Come ingiustamente e, stupidamente mi viene di dire, un poco alla volta si sono allentati, divenendo inesistenti, i nostri rapporti, una volta sposati. Un saluto ogni tanto per strada. Tanto per dire, ignoro quando e perché nel frattempo da Demenecúcce tu sia diventato Mimmo. Ma a parte il nome non ti ho visto mai cambiato, sempre sorridente a bordo del tuo inseparabile motorino. E sorridente, l’ultima volta, poche settimane fa, con in braccio la tua nipotina.

Per fortuna, a fine 2015, ho avuto il piacere di mangiare una pizza insieme a te. Ai nostri tempi non si usava.
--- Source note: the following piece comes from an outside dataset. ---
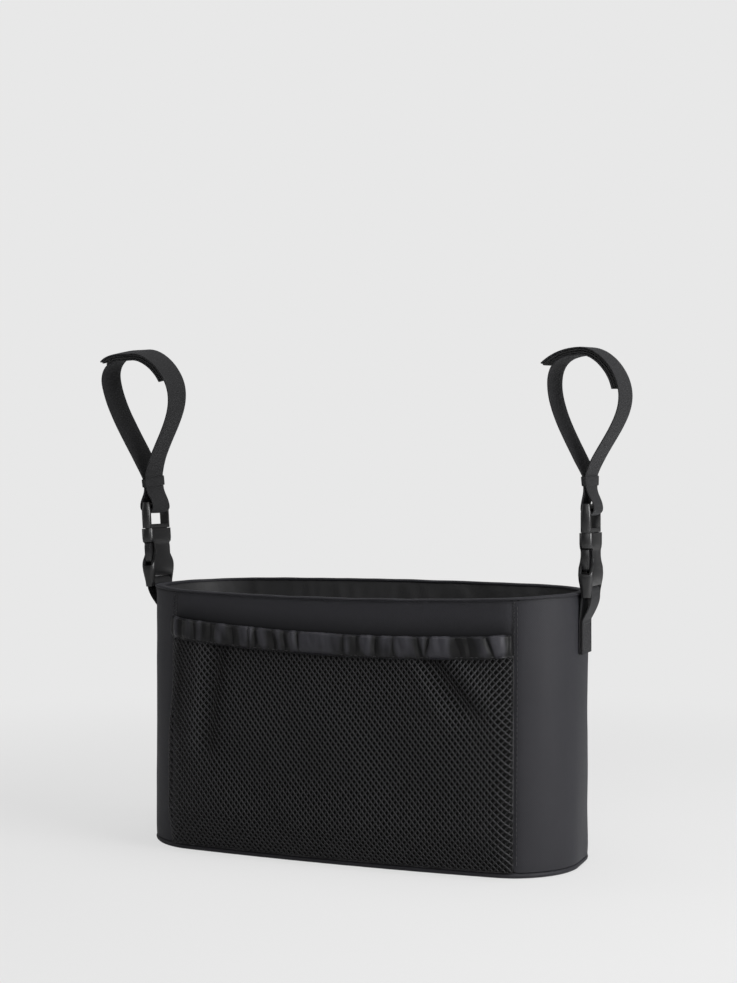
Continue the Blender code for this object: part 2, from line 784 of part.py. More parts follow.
def shifted_path(path, distance):
    """The path moved sideways by a distance, to its left where the distance is positive."""
    moved = []
    for index, point in enumerate(path):
        before = path[max(index - 1, 0)]
        after = path[min(index + 1, len(path) - 1)]
        first = (point - before) if index else (after - point)
        last = (after - point) if index < len(path) - 1 else first
        first.normalize()
        last.normalize()
        bisector = Vector((-(first.y + last.y), first.x + last.x)).normalized()
        stretch = bisector.dot(Vector((-first.y, first.x)))
        moved.append(point + bisector * (distance / stretch))
    return moved


def ribbon(name, path, thickness, width, place, material, parent):
    """Webbing along a path, with its width across the plane and each point set by place."""
    left = shifted_path(path, thickness / 2)
    right = shifted_path(path, -thickness / 2)
    half = width / 2
    sections = []
    for one, other in zip(left, right):
        flat = ((one, -half), (one, half), (other, half), (other, -half))
        sections.append([place(point.x, across, point.y) for point, across in flat])
    return sweep(name, sections, material, parent=parent, angle=40)


def loop_bend(end):
    """A bend above the plug that tips the loop forwards and twists it a little."""
    lean = end["forward_lean"]
    rise = LEAN_END - LEAN_START
    bend_radius = rise / lean

    def place(u, v, w):
        above = w - LEAN_START
        if above <= 0:
            return Vector((u, v, w))
        share = min(1.0, above / rise)
        turn = lean * share
        twist = end["twist"] * share
        across = u * math.cos(twist) - v * math.sin(twist)
        along = u * math.sin(twist) + v * math.cos(twist)
        beyond = max(0.0, above - rise)
        depth = -bend_radius * (1 - math.cos(turn)) - beyond * math.sin(turn)
        height = LEAN_START + bend_radius * math.sin(turn) + beyond * math.cos(turn)
        return Vector((across, depth + along * math.cos(turn), height + along * math.sin(turn)))

    return place


def loop_point(place):
    """A point of the loop's outline, measured from the middle of the keeper's top."""
    return Vector((place[0], KEEPER_TOP + place[1]))


def outer_layer(end):
    """Outer layer from the keeper up its leg, over the top and out to the free tip."""
    throat = loop_point((LAYER_HALF, 0))
    shoulder = loop_point(end["shoulder"])
    top = loop_point(end["top"])
    tip = loop_point(end["tip"])
    leg = LEG_HANDLE * (shoulder - throat).length
    rise = Vector((0, leg))
    leaving = throat + leg * heading(end["outer_leg_angle"])
    path = [throat] + bezier(throat, leaving, shoulder - rise, shoulder, LEG_STEPS)
    upwards = Vector((0, TOP_HANDLE * (top.y - shoulder.y)))
    sideways = Vector((TOP_HANDLE * (shoulder.x - top.x), 0))
    path += bezier(shoulder, shoulder + upwards, top + sideways, top, TOP_STEPS)
    flap = FREE_HANDLE * (tip - top).length
    arriving = tip + flap * heading(TIP_DIP)
    path += bezier(top, top - Vector((flap, 0)), arriving, tip, FREE_STEPS)
    return path


def inner_layer(end):
    """Inner layer from its end under the outer layer, round the corner and down to the keeper."""
    first = LEG_STEPS + end["inner_end_step"]
    last = LEG_STEPS + TOP_STEPS + LEAVE_STEP
    path = shifted_path(outer_layer(end), LAYER_SPACING)[first : last + 1]
    leave = path[-1]
    shoulder = loop_point(end["inner_shoulder"])
    throat = loop_point((-LAYER_HALF, 0))
    corner = CORNER_HANDLE * (shoulder - leave).length
    onwards = corner * (leave - path[-2]).normalized()
    path += bezier(leave, leave + onwards, shoulder + Vector((0, corner)), shoulder, CORNER_STEPS)
    leg = LEG_HANDLE * (shoulder - throat).length
    arriving = throat + leg * heading(math.pi - end["inner_leg_angle"])
    path += bezier(shoulder, shoulder - Vector((0, leg)), arriving, throat, LEG_STEPS)
    return path


def bar_loop():
    """The webbing's slack loop round the plug's bar, below the keeper."""
    foot = Vector((LAYER_HALF, KEEPER_BOTTOM))
    bulge = Vector((BAR_LOOP_HALF, PLUG_BAR_HEIGHT + BAR_LOOP_RISE))
    bottom = Vector((0, PLUG_BAR_HEIGHT - WRAP_RADIUS))
    drop = Vector((0, CORNER_HANDLE * (foot.y - bulge.y)))
    sag = Vector((0, TOP_HANDLE * (bulge.y - bottom.y)))
    under = Vector((TOP_HANDLE * bulge.x, 0))
    half = [foot] + bezier(foot, foot - drop, bulge + drop, bulge, BAR_LOOP_STEPS)
    half += bezier(bulge, bulge - sag, bottom + under, bottom, BAR_LOOP_STEPS)
    return half + [Vector((-point.x, point.y)) for point in half[-2::-1]]


def handle_strap_path(end):
    """One length of webbing: free tip, outer leg, round the plug's bar, inner leg, inner end."""
    return outer_layer(end)[::-1] + bar_loop() + inner_layer(end)[::-1]


def inset_end(path):
    """The path with its last point drawn back by the tape's inset."""
    back = (path[-2] - path[-1]).normalized()
    return path[:-1] + [path[-1] + TAPE_INSET * back]


def make_handle_strap(name, end, materials, parent):
    """The handlebar loop with the hook tape under its outer layer and the pile tape below it."""
    place = loop_bend(end)
    webbing = materials["webbing"]
    path = handle_strap_path(end)
    ribbon(name + "_handle_strap", path, WEBBING_THICKNESS, WEBBING_WIDTH, place, webbing, parent)
    tape = materials["tape"]
    hook_setback = (WEBBING_THICKNESS + HOOK_THICKNESS) / 2 + GAP
    hook_start = LEG_STEPS + end["inner_end_step"]
    hook_path = inset_end(shifted_path(outer_layer(end), hook_setback)[hook_start:])
    ribbon(name + "_hook_tape", hook_path, HOOK_THICKNESS, TAPE_WIDTH, place, tape, parent)
    pile_setback = (WEBBING_THICKNESS + PILE_THICKNESS) / 2 + GAP
    covered = TOP_STEPS - end["inner_end_step"] + LEAVE_STEP + PILE_CORNER_STEPS + 1
    pile_path = shifted_path(inner_layer(end), -pile_setback)[:covered]
    pile_path = inset_end(pile_path[::-1])
    ribbon(name + "_pile_tape", pile_path, PILE_THICKNESS, TAPE_WIDTH, place, tape, parent)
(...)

Insieme a te, come una volta a fianco a fianco, e insieme agli amici e ai ragazzi più giovani, con i quali ci eravamo ritrovati nella palestra di Toro, in una partita di calcetto in memoria di un altro amico di allora, Carluccio Marcucci. Non lo so tu, ma personalmente non avevo mai giocato a calcetto ed erano almeno quarant’anni che non tiravo un calcio al pallone. Naturalmente a tavola non ho potuto non ricordare la partita famosa, eccitando la curiosità dei tanti, quasi tutti, che non erano stati presenti e nemmeno ne avevano mai sentito parlare. Ma tu eri stanco e mi sei apparso malato anche quella sera. Come tuo solito, ti limitasti ad ascoltare e abbozzare il tuo sorriso triste. E buono. Lo conservo, oggi, come il tuo ultimo saluto.

Ciao, Demenecúcce. Ti abbraccio. Vorrei imparare a sorridere anch’io come te.